┌─ Dataset content
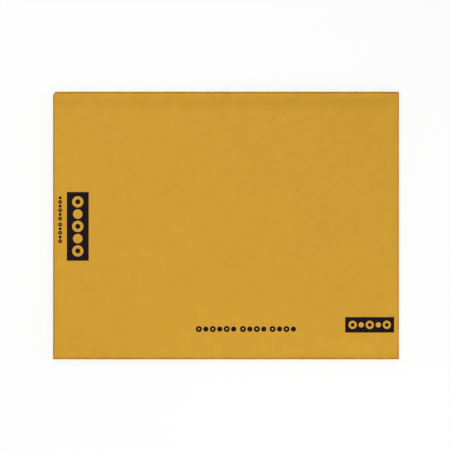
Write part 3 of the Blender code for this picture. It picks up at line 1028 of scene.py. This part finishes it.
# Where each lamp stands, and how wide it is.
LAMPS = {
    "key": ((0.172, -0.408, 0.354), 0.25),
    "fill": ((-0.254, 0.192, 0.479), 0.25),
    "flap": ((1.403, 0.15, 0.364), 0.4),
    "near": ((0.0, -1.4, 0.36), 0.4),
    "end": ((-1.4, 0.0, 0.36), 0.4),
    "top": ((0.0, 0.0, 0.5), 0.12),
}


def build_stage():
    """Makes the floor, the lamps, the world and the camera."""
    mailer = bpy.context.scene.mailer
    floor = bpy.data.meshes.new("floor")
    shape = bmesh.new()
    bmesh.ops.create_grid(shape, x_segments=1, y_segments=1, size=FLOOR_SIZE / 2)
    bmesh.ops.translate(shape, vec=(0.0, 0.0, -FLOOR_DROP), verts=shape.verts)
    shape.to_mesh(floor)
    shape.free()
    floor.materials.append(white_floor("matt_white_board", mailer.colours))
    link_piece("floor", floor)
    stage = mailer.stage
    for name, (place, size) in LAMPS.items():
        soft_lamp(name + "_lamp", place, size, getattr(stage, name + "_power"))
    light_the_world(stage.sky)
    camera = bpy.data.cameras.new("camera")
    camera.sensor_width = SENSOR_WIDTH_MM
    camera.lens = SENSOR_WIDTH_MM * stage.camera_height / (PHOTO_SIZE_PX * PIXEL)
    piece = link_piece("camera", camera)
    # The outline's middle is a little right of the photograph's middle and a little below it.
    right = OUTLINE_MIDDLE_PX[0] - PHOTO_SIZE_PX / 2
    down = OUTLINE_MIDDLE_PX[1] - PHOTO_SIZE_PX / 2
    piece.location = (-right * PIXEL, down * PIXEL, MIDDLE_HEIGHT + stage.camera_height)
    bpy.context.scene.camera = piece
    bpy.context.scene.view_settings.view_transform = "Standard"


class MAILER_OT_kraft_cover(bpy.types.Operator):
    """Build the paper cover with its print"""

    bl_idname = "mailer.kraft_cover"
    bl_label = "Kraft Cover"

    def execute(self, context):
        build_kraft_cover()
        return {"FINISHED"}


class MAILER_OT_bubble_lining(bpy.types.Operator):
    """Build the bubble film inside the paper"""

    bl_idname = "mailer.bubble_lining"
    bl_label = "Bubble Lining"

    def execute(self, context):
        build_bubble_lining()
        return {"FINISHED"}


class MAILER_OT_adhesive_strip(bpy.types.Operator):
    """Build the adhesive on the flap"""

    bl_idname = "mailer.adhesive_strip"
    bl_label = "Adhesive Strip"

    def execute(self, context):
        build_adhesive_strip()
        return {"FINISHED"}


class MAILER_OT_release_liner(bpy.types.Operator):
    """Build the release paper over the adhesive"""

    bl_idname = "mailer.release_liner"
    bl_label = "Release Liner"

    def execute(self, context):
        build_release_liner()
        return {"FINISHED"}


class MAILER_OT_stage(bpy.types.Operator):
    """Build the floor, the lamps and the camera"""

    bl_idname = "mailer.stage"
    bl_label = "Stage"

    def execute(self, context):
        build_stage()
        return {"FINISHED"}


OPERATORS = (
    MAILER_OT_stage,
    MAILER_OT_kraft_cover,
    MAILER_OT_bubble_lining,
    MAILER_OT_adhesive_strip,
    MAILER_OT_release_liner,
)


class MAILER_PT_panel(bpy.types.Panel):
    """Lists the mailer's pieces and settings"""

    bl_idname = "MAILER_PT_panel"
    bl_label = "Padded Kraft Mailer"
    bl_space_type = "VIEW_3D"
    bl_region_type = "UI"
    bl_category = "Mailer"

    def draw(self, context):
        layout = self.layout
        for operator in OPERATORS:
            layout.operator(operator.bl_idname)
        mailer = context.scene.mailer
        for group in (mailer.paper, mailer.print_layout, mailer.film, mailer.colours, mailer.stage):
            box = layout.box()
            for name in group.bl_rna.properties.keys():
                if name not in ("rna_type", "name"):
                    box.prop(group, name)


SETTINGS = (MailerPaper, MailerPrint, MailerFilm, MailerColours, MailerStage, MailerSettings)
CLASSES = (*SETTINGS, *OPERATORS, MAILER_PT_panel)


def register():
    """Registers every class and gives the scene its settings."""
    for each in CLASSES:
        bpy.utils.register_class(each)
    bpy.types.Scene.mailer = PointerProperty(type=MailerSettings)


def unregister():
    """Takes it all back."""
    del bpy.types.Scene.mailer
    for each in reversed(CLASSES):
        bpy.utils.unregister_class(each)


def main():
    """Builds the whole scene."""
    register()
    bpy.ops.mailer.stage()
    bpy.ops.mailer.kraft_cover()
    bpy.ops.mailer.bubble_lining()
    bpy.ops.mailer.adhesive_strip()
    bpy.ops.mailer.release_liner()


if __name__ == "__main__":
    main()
└─
◆ **Short task**
Copy out the data shown above without altering anything.

◆ **Full response**
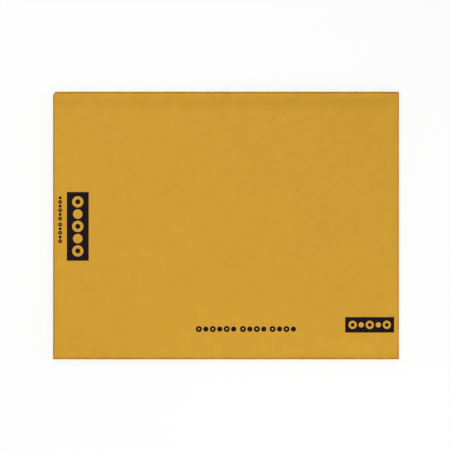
Write part 3 of the Blender code for this picture. It picks up at line 1028 of scene.py. This part finishes it.
# Where each lamp stands, and how wide it is.
LAMPS = {
    "key": ((0.172, -0.408, 0.354), 0.25),
    "fill": ((-0.254, 0.192, 0.479), 0.25),
    "flap": ((1.403, 0.15, 0.364), 0.4),
    "near": ((0.0, -1.4, 0.36), 0.4),
    "end": ((-1.4, 0.0, 0.36), 0.4),
    "top": ((0.0, 0.0, 0.5), 0.12),
}


def build_stage():
    """Makes the floor, the lamps, the world and the camera."""
    mailer = bpy.context.scene.mailer
    floor = bpy.data.meshes.new("floor")
    shape = bmesh.new()
    bmesh.ops.create_grid(shape, x_segments=1, y_segments=1, size=FLOOR_SIZE / 2)
    bmesh.ops.translate(shape, vec=(0.0, 0.0, -FLOOR_DROP), verts=shape.verts)
    shape.to_mesh(floor)
    shape.free()
    floor.materials.append(white_floor("matt_white_board", mailer.colours))
    link_piece("floor", floor)
    stage = mailer.stage
    for name, (place, size) in LAMPS.items():
        soft_lamp(name + "_lamp", place, size, getattr(stage, name + "_power"))
    light_the_world(stage.sky)
    camera = bpy.data.cameras.new("camera")
    camera.sensor_width = SENSOR_WIDTH_MM
    camera.lens = SENSOR_WIDTH_MM * stage.camera_height / (PHOTO_SIZE_PX * PIXEL)
    piece = link_piece("camera", camera)
    # The outline's middle is a little right of the photograph's middle and a little below it.
    right = OUTLINE_MIDDLE_PX[0] - PHOTO_SIZE_PX / 2
    down = OUTLINE_MIDDLE_PX[1] - PHOTO_SIZE_PX / 2
    piece.location = (-right * PIXEL, down * PIXEL, MIDDLE_HEIGHT + stage.camera_height)
    bpy.context.scene.camera = piece
    bpy.context.scene.view_settings.view_transform = "Standard"


class MAILER_OT_kraft_cover(bpy.types.Operator):
    """Build the paper cover with its print"""

    bl_idname = "mailer.kraft_cover"
    bl_label = "Kraft Cover"

    def execute(self, context):
        build_kraft_cover()
        return {"FINISHED"}


class MAILER_OT_bubble_lining(bpy.types.Operator):
    """Build the bubble film inside the paper"""

    bl_idname = "mailer.bubble_lining"
    bl_label = "Bubble Lining"

    def execute(self, context):
        build_bubble_lining()
        return {"FINISHED"}


class MAILER_OT_adhesive_strip(bpy.types.Operator):
    """Build the adhesive on the flap"""

    bl_idname = "mailer.adhesive_strip"
    bl_label = "Adhesive Strip"

    def execute(self, context):
        build_adhesive_strip()
        return {"FINISHED"}


class MAILER_OT_release_liner(bpy.types.Operator):
    """Build the release paper over the adhesive"""

    bl_idname = "mailer.release_liner"
    bl_label = "Release Liner"

    def execute(self, context):
        build_release_liner()
        return {"FINISHED"}


class MAILER_OT_stage(bpy.types.Operator):
    """Build the floor, the lamps and the camera"""

    bl_idname = "mailer.stage"
    bl_label = "Stage"

    def execute(self, context):
        build_stage()
        return {"FINISHED"}


OPERATORS = (
    MAILER_OT_stage,
    MAILER_OT_kraft_cover,
    MAILER_OT_bubble_lining,
    MAILER_OT_adhesive_strip,
    MAILER_OT_release_liner,
)


class MAILER_PT_panel(bpy.types.Panel):
    """Lists the mailer's pieces and settings"""

    bl_idname = "MAILER_PT_panel"
    bl_label = "Padded Kraft Mailer"
    bl_space_type = "VIEW_3D"
    bl_region_type = "UI"
    bl_category = "Mailer"

    def draw(self, context):
        layout = self.layout
        for operator in OPERATORS:
            layout.operator(operator.bl_idname)
        mailer = context.scene.mailer
        for group in (mailer.paper, mailer.print_layout, mailer.film, mailer.colours, mailer.stage):
            box = layout.box()
            for name in group.bl_rna.properties.keys():
                if name not in ("rna_type", "name"):
                    box.prop(group, name)


SETTINGS = (MailerPaper, MailerPrint, MailerFilm, MailerColours, MailerStage, MailerSettings)
CLASSES = (*SETTINGS, *OPERATORS, MAILER_PT_panel)


def register():
    """Registers every class and gives the scene its settings."""
    for each in CLASSES:
        bpy.utils.register_class(each)
    bpy.types.Scene.mailer = PointerProperty(type=MailerSettings)


def unregister():
    """Takes it all back."""
    del bpy.types.Scene.mailer
    for each in reversed(CLASSES):
        bpy.utils.unregister_class(each)


def main():
    """Builds the whole scene."""
    register()
    bpy.ops.mailer.stage()
    bpy.ops.mailer.kraft_cover()
    bpy.ops.mailer.bubble_lining()
    bpy.ops.mailer.adhesive_strip()
    bpy.ops.mailer.release_liner()


if __name__ == "__main__":
    main()